Set down the material once more, exactly as it appears.
=== Material ===
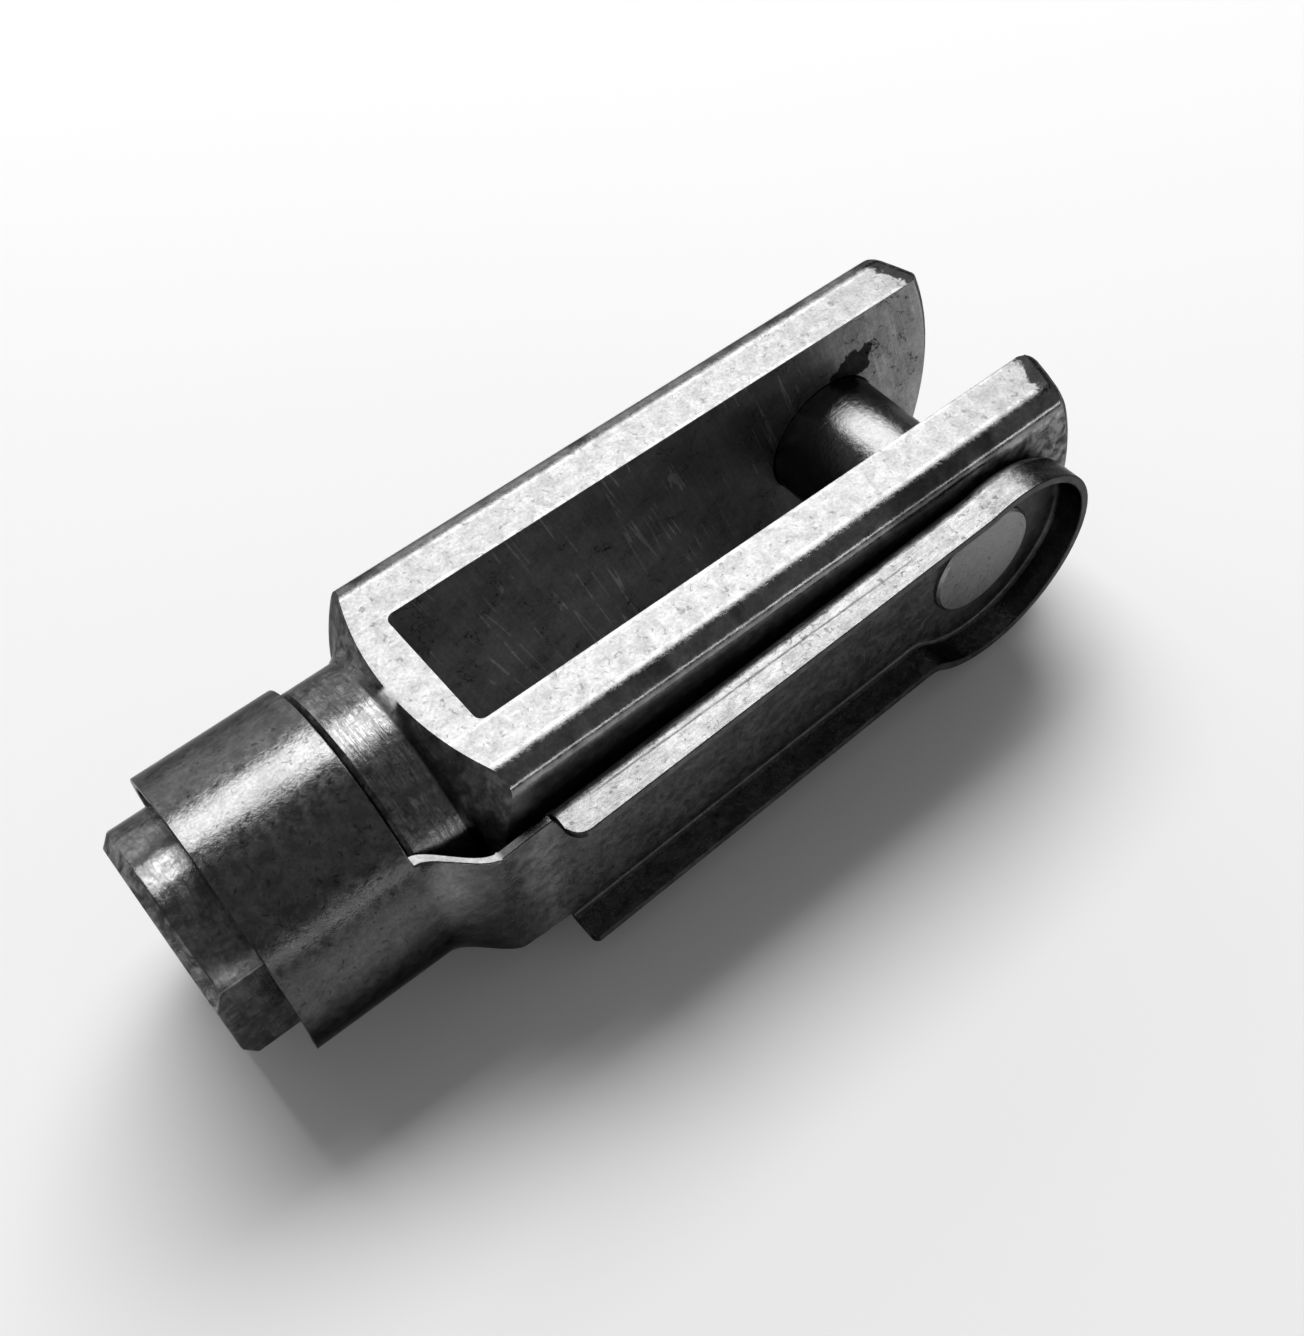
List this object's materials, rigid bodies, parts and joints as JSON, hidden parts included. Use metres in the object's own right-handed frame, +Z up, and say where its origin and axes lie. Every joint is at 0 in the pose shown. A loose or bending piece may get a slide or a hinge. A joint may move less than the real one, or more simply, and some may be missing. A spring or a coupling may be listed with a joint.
{
  "type": "fork end with spring clip pin",
  "caption": "Square fork end for a threaded tension rod, with a cross pin riveted to a folding sheet spring clip that snaps round the neck.",
  "frame": {"origin": "middle of the cross pin's axis, half way between the two legs", "axes": "+X towards the fork's open tips, -X out of the threaded neck, Y along the pin with the clip on the -Y side, +Z up out of the slot"},
  "size_m": [0.0699, 0.0252, 0.0202],
  "materials": {
    "fork_steel": "thin bright zinc over milled and turned steel",
    "clip_steel": "bright zinc over spring steel sheet",
    "pin_steel": "bright zinc over turned steel"
  },
  "bodies": {
    "fork": {"clevis_fork": "fork_steel"},
    "clip": {"spring_clip": "clip_steel", "clevis_pin": "pin_steel"}
  },
  "joints": [
    {"name": "clip_swing", "type": "hinge", "parent": "fork", "child": "clip", "pos_m": [0, 0, 0], "axis": [0, 1, 0], "range_deg": [0, 330]}
  ]
}
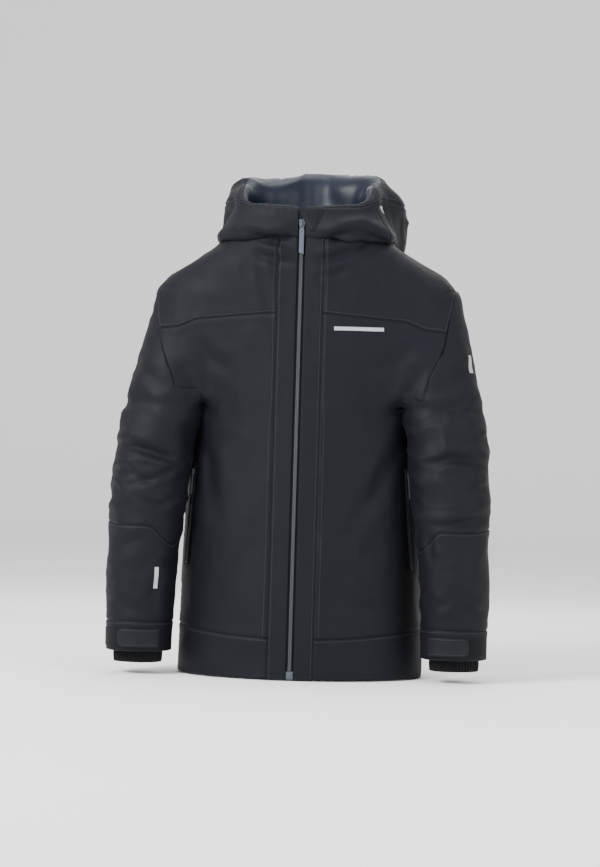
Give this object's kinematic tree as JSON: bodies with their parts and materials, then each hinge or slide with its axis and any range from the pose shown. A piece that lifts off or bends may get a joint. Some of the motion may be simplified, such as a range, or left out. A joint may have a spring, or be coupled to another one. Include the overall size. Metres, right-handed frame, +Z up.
{
  "type": "ski jacket",
  "caption": "Insulated ski jacket with a zipped front, a fallen hood, hand pockets, strapped cuffs and a lined body.",
  "frame": {"origin": "middle of the jacket's outline at the level of the body hem", "axes": "+Z up from hem to collar, -Y the centre front, +X the wearer's left"},
  "size_m": [0.633, 0.3262, 0.8637],
  "materials": {
    "shell": "woven polyester, matt with a faint sheen",
    "tab": "moulded rubbery strap",
    "loop_pile": "looped pile",
    "gaiter": "ribbed stretch knit",
    "wadding": "polyester wadding",
    "lining": "smooth satin-weave lining",
    "zip_tape": "woven zip tape",
    "zip_coil": "extruded nylon coil",
    "zip_end": "moulded acetal",
    "slider_metal": "die cast and painted",
    "pull": "moulded pull",
    "pocket_zip": "nylon coil on woven tape",
    "skirt": "taffeta",
    "stud_metal": "painted press stud",
    "label": "blank woven label",
    "loop_cord": "braided cord",
    "mark": "pale transfer film"
  },
  "bodies": {
    "jacket": {"front_hem_left": "shell", "front_panel_left": "shell", "front_yoke_left": "shell", "placket_left": "shell", "collar_left": "shell", "cuff_band_left": "shell", "forearm_left": "shell", "upper_sleeve_left": "shell", "loop_patch_left": "loop_pile", "wrist_gaiter_left": "gaiter", "sleeve_wadding_left": "wadding", "sleeve_lining_left": "lining", "hood_side_left": "shell", "zip_tape_left": "zip_tape", "zip_coil_left": "zip_coil", "pocket_zip_left": "pocket_zip", "pocket_bag_left": "lining", "front_hem_right": "shell", "front_panel_right": "shell", "front_yoke_right": "shell", "placket_right": "shell", "collar_right": "shell", "cuff_band_right": "shell", "forearm_right": "shell", "upper_sleeve_right": "shell", "loop_patch_right": "loop_pile", "wrist_gaiter_right": "gaiter", "sleeve_wadding_right": "wadding", "sleeve_lining_right": "lining", "hood_side_right": "shell", "zip_tape_right": "zip_tape", "zip_coil_right": "zip_coil", "pocket_zip_right": "pocket_zip", "pocket_bag_right": "lining", "back_hem": "shell", "back_panel": "shell", "back_yoke": "shell", "hood_neck": "shell", "hood_centre": "shell", "hood_rim": "shell", "body_wadding": "wadding", "hood_wadding": "wadding", "body_lining": "lining", "hood_lining": "lining", "snow_skirt": "skirt", "skirt_studs": "stud_metal", "neck_label": "label", "hanger_loop": "loop_cord", "storm_flap": "shell", "chin_flap": "shell", "zip_box": "zip_end", "light_marks": "mark"},
    "main_slider": {"zip_slider": "slider_metal"},
    "main_pull": {"zip_pull": "pull"},
    "pocket_slider_left": {"pocket_slider_left": "slider_metal"},
    "pocket_pull_left": {"pocket_pull_left": "pull"},
    "cuff_tab_left": {"cuff_tab_left": "tab"},
    "pocket_slider_right": {"pocket_slider_right": "slider_metal"},
    "pocket_pull_right": {"pocket_pull_right": "pull"},
    "cuff_tab_right": {"cuff_tab_right": "tab"}
  },
  "joints": [
    {"name": "main_zip_slide", "type": "slide", "parent": "jacket", "child": "main_slider", "axis": [0, -0.0619, -0.9981], "range_m": [0, 0.715]},
    {"name": "main_pull_swing", "type": "hinge", "parent": "main_slider", "child": "main_pull", "pos_m": [0, -0.11986, 0.74275], "axis": [-1, 0, 0], "range_deg": [0, 95]},
    {"name": "pocket_zip_slide_left", "type": "slide", "parent": "jacket", "child": "pocket_slider_left", "axis": [0.0724, 0.0009, -0.9974], "range_m": [0, 0.1462]},
    {"name": "pocket_pull_swing_left", "type": "hinge", "parent": "pocket_slider_left", "child": "pocket_pull_left", "pos_m": [0.17988, -0.06332, 0.33557], "axis": [-0.51, -0.8593, -0.0378], "range_deg": [0, 6]},
    {"name": "cuff_tab_open_left", "type": "hinge", "parent": "jacket", "child": "cuff_tab_left", "pos_m": [0.2215, -0.1265, 0.059], "axis": [0, 0, -1], "range_deg": [0, 70]},
    {"name": "pocket_zip_slide_right", "type": "slide", "parent": "jacket", "child": "pocket_slider_right", "axis": [-0.0724, 0.0009, -0.9974], "range_m": [0, 0.1462]},
    {"name": "pocket_pull_swing_right", "type": "hinge", "parent": "pocket_slider_right", "child": "pocket_pull_right", "pos_m": [-0.17988, -0.06332, 0.33557], "axis": [-0.51, 0.8593, 0.0378], "range_deg": [0, 6]},
    {"name": "cuff_tab_open_right", "type": "hinge", "parent": "jacket", "child": "cuff_tab_right", "pos_m": [-0.2215, -0.1265, 0.059], "axis": [0, 0, 1], "range_deg": [0, 70]}
  ]
}
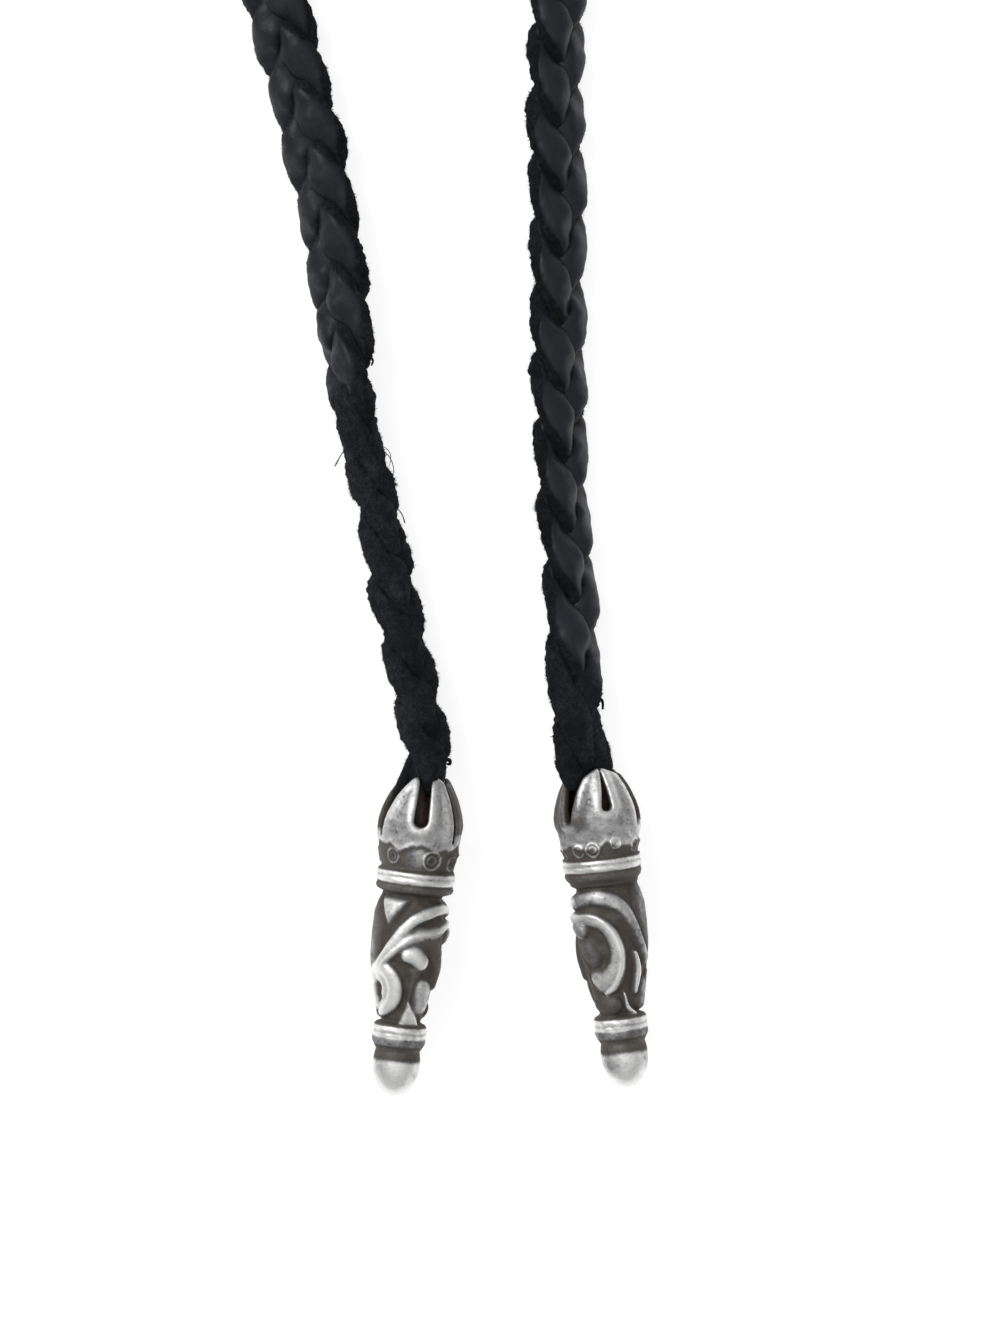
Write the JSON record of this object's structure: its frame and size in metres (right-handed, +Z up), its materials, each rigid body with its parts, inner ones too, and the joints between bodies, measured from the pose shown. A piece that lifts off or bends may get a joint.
===
Response to this task.
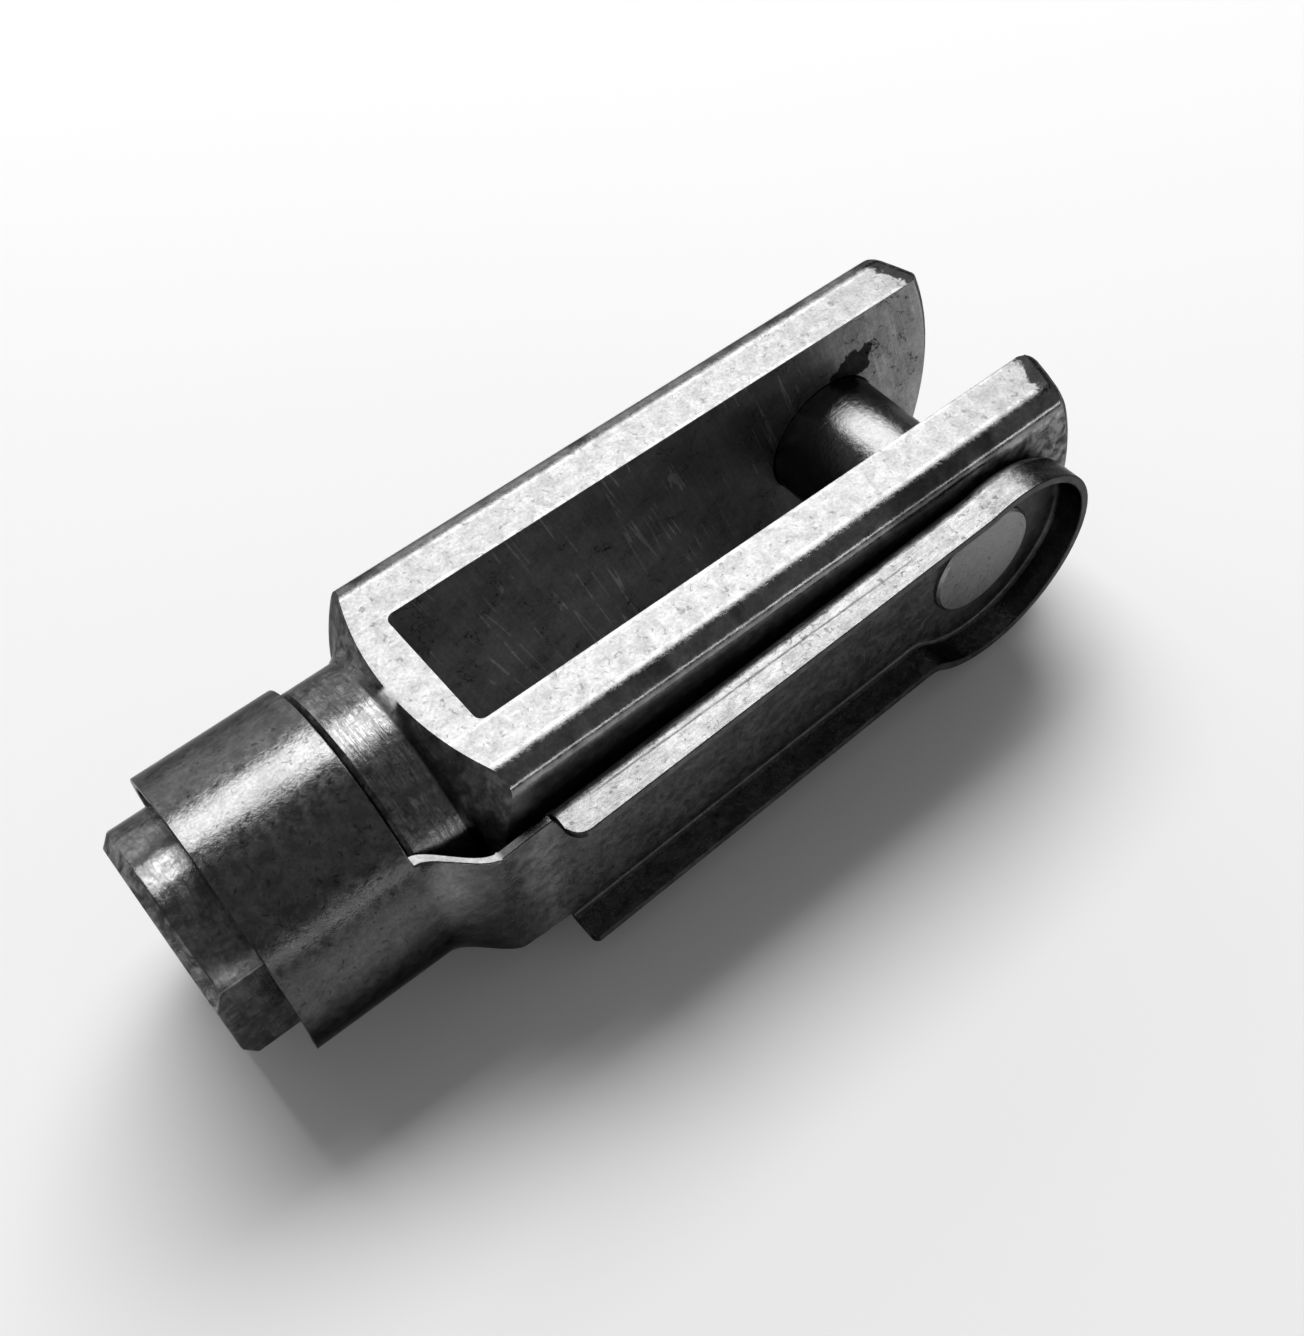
List this object's materials, rigid bodies, parts and joints as JSON, hidden parts included. Use metres in the object's own right-handed frame, +Z up, and say where its origin and axes lie. Every joint is at 0 in the pose shown. A loose or bending piece may get a slide or a hinge. A joint may move less than the real one, or more simply, and some may be missing. A spring or a coupling may be listed with a joint.
{
  "type": "fork end with spring clip pin",
  "caption": "Square fork end for a threaded tension rod, with a cross pin riveted to a folding sheet spring clip that snaps round the neck.",
  "frame": {"origin": "middle of the cross pin's axis, half way between the two legs", "axes": "+X towards the fork's open tips, -X out of the threaded neck, Y along the pin with the clip on the -Y side, +Z up out of the slot"},
  "size_m": [0.0699, 0.0252, 0.0202],
  "materials": {
    "fork_steel": "thin bright zinc over milled and turned steel",
    "clip_steel": "bright zinc over spring steel sheet",
    "pin_steel": "bright zinc over turned steel"
  },
  "bodies": {
    "fork": {"clevis_fork": "fork_steel"},
    "clip": {"spring_clip": "clip_steel", "clevis_pin": "pin_steel"}
  },
  "joints": [
    {"name": "clip_swing", "type": "hinge", "parent": "fork", "child": "clip", "pos_m": [0, 0, 0], "axis": [0, 1, 0], "range_deg": [0, 330]}
  ]
}
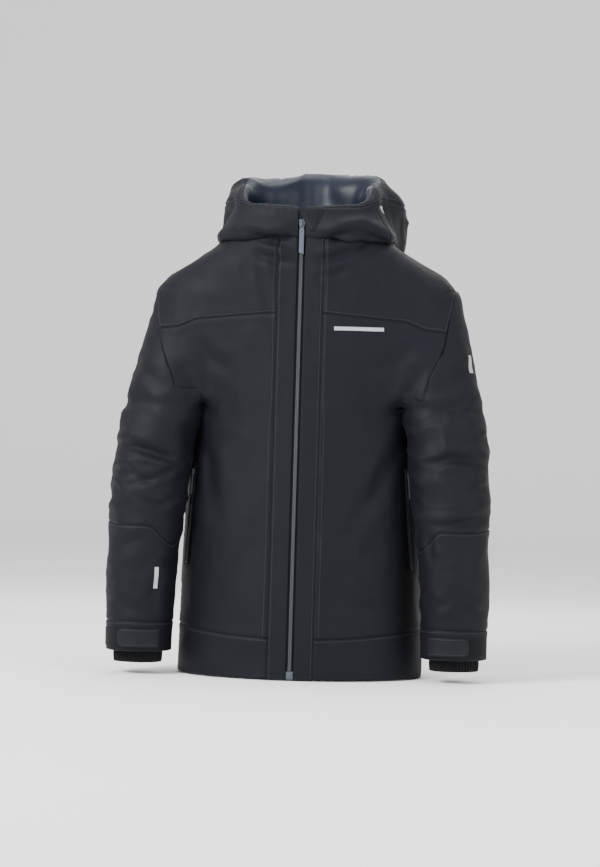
Give this object's kinematic tree as JSON: bodies with their parts and materials, then each hinge or slide with its axis and any range from the pose shown. A piece that lifts off or bends may get a joint. Some of the motion may be simplified, such as a range, or left out. A joint may have a spring, or be coupled to another one. Include the overall size. Metres, right-handed frame, +Z up.
{
  "type": "ski jacket",
  "caption": "Insulated ski jacket with a zipped front, a fallen hood, hand pockets, strapped cuffs and a lined body.",
  "frame": {"origin": "middle of the jacket's outline at the level of the body hem", "axes": "+Z up from hem to collar, -Y the centre front, +X the wearer's left"},
  "size_m": [0.633, 0.3262, 0.8637],
  "materials": {
    "shell": "woven polyester, matt with a faint sheen",
    "tab": "moulded rubbery strap",
    "loop_pile": "looped pile",
    "gaiter": "ribbed stretch knit",
    "wadding": "polyester wadding",
    "lining": "smooth satin-weave lining",
    "zip_tape": "woven zip tape",
    "zip_coil": "extruded nylon coil",
    "zip_end": "moulded acetal",
    "slider_metal": "die cast and painted",
    "pull": "moulded pull",
    "pocket_zip": "nylon coil on woven tape",
    "skirt": "taffeta",
    "stud_metal": "painted press stud",
    "label": "blank woven label",
    "loop_cord": "braided cord",
    "mark": "pale transfer film"
  },
  "bodies": {
    "jacket": {"front_hem_left": "shell", "front_panel_left": "shell", "front_yoke_left": "shell", "placket_left": "shell", "collar_left": "shell", "cuff_band_left": "shell", "forearm_left": "shell", "upper_sleeve_left": "shell", "loop_patch_left": "loop_pile", "wrist_gaiter_left": "gaiter", "sleeve_wadding_left": "wadding", "sleeve_lining_left": "lining", "hood_side_left": "shell", "zip_tape_left": "zip_tape", "zip_coil_left": "zip_coil", "pocket_zip_left": "pocket_zip", "pocket_bag_left": "lining", "front_hem_right": "shell", "front_panel_right": "shell", "front_yoke_right": "shell", "placket_right": "shell", "collar_right": "shell", "cuff_band_right": "shell", "forearm_right": "shell", "upper_sleeve_right": "shell", "loop_patch_right": "loop_pile", "wrist_gaiter_right": "gaiter", "sleeve_wadding_right": "wadding", "sleeve_lining_right": "lining", "hood_side_right": "shell", "zip_tape_right": "zip_tape", "zip_coil_right": "zip_coil", "pocket_zip_right": "pocket_zip", "pocket_bag_right": "lining", "back_hem": "shell", "back_panel": "shell", "back_yoke": "shell", "hood_neck": "shell", "hood_centre": "shell", "hood_rim": "shell", "body_wadding": "wadding", "hood_wadding": "wadding", "body_lining": "lining", "hood_lining": "lining", "snow_skirt": "skirt", "skirt_studs": "stud_metal", "neck_label": "label", "hanger_loop": "loop_cord", "storm_flap": "shell", "chin_flap": "shell", "zip_box": "zip_end", "light_marks": "mark"},
    "main_slider": {"zip_slider": "slider_metal"},
    "main_pull": {"zip_pull": "pull"},
    "pocket_slider_left": {"pocket_slider_left": "slider_metal"},
    "pocket_pull_left": {"pocket_pull_left": "pull"},
    "cuff_tab_left": {"cuff_tab_left": "tab"},
    "pocket_slider_right": {"pocket_slider_right": "slider_metal"},
    "pocket_pull_right": {"pocket_pull_right": "pull"},
    "cuff_tab_right": {"cuff_tab_right": "tab"}
  },
  "joints": [
    {"name": "main_zip_slide", "type": "slide", "parent": "jacket", "child": "main_slider", "axis": [0, -0.0619, -0.9981], "range_m": [0, 0.715]},
    {"name": "main_pull_swing", "type": "hinge", "parent": "main_slider", "child": "main_pull", "pos_m": [0, -0.11986, 0.74275], "axis": [-1, 0, 0], "range_deg": [0, 95]},
    {"name": "pocket_zip_slide_left", "type": "slide", "parent": "jacket", "child": "pocket_slider_left", "axis": [0.0724, 0.0009, -0.9974], "range_m": [0, 0.1462]},
    {"name": "pocket_pull_swing_left", "type": "hinge", "parent": "pocket_slider_left", "child": "pocket_pull_left", "pos_m": [0.17988, -0.06332, 0.33557], "axis": [-0.51, -0.8593, -0.0378], "range_deg": [0, 6]},
    {"name": "cuff_tab_open_left", "type": "hinge", "parent": "jacket", "child": "cuff_tab_left", "pos_m": [0.2215, -0.1265, 0.059], "axis": [0, 0, -1], "range_deg": [0, 70]},
    {"name": "pocket_zip_slide_right", "type": "slide", "parent": "jacket", "child": "pocket_slider_right", "axis": [-0.0724, 0.0009, -0.9974], "range_m": [0, 0.1462]},
    {"name": "pocket_pull_swing_right", "type": "hinge", "parent": "pocket_slider_right", "child": "pocket_pull_right", "pos_m": [-0.17988, -0.06332, 0.33557], "axis": [-0.51, 0.8593, 0.0378], "range_deg": [0, 6]},
    {"name": "cuff_tab_open_right", "type": "hinge", "parent": "jacket", "child": "cuff_tab_right", "pos_m": [-0.2215, -0.1265, 0.059], "axis": [0, 0, 1], "range_deg": [0, 70]}
  ]
}
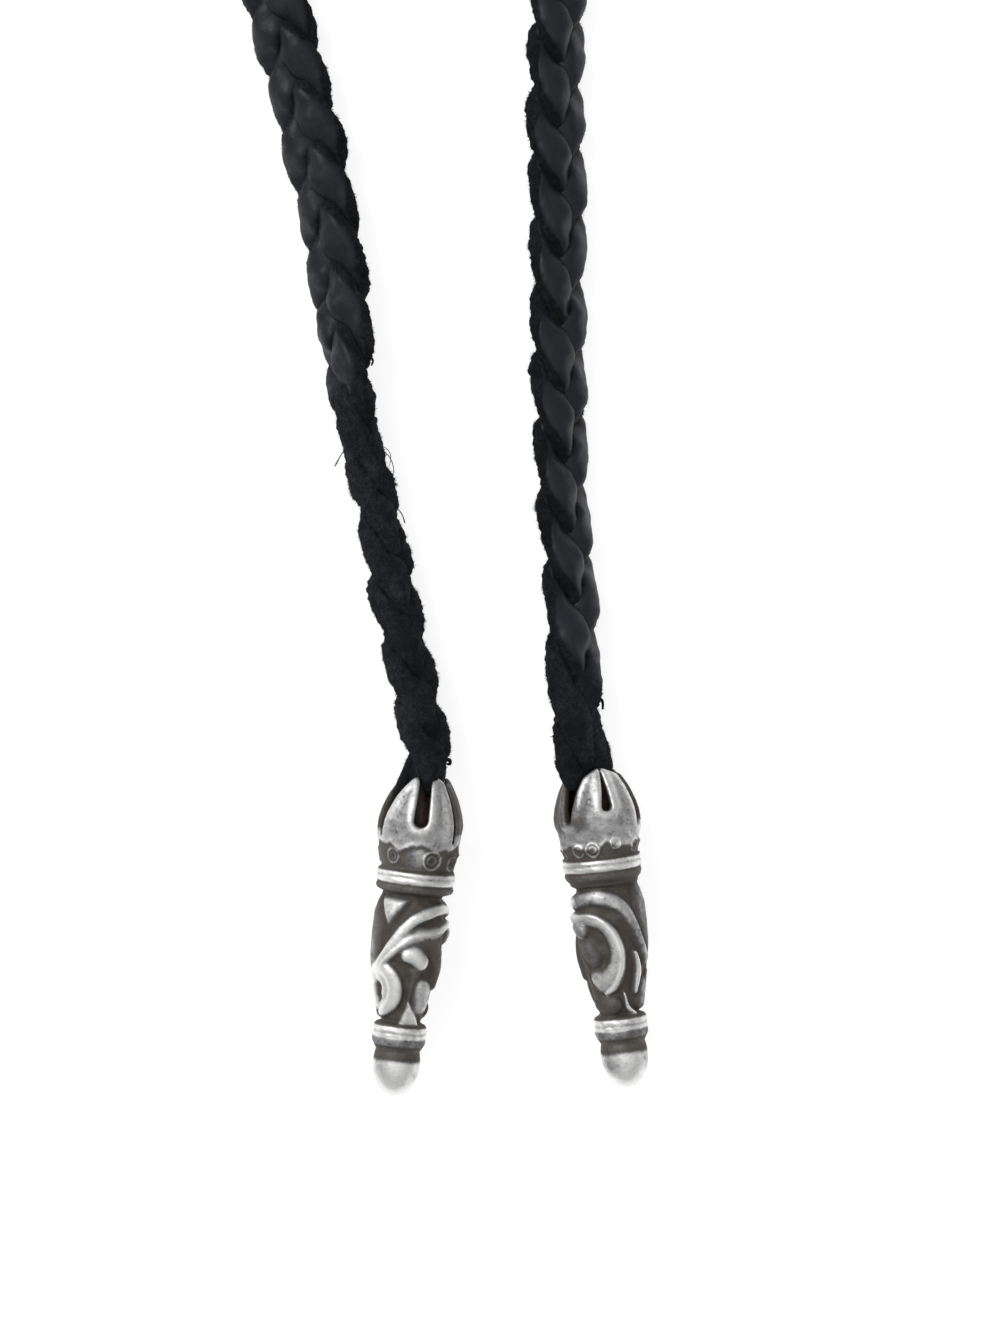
Write the JSON record of this object's structure: its frame and size in metres (right-handed, +Z up), its materials, each rigid body with its parts, inner ones too, and the joints between bodies, measured from the pose shown. A piece that lifts off or bends may get a joint.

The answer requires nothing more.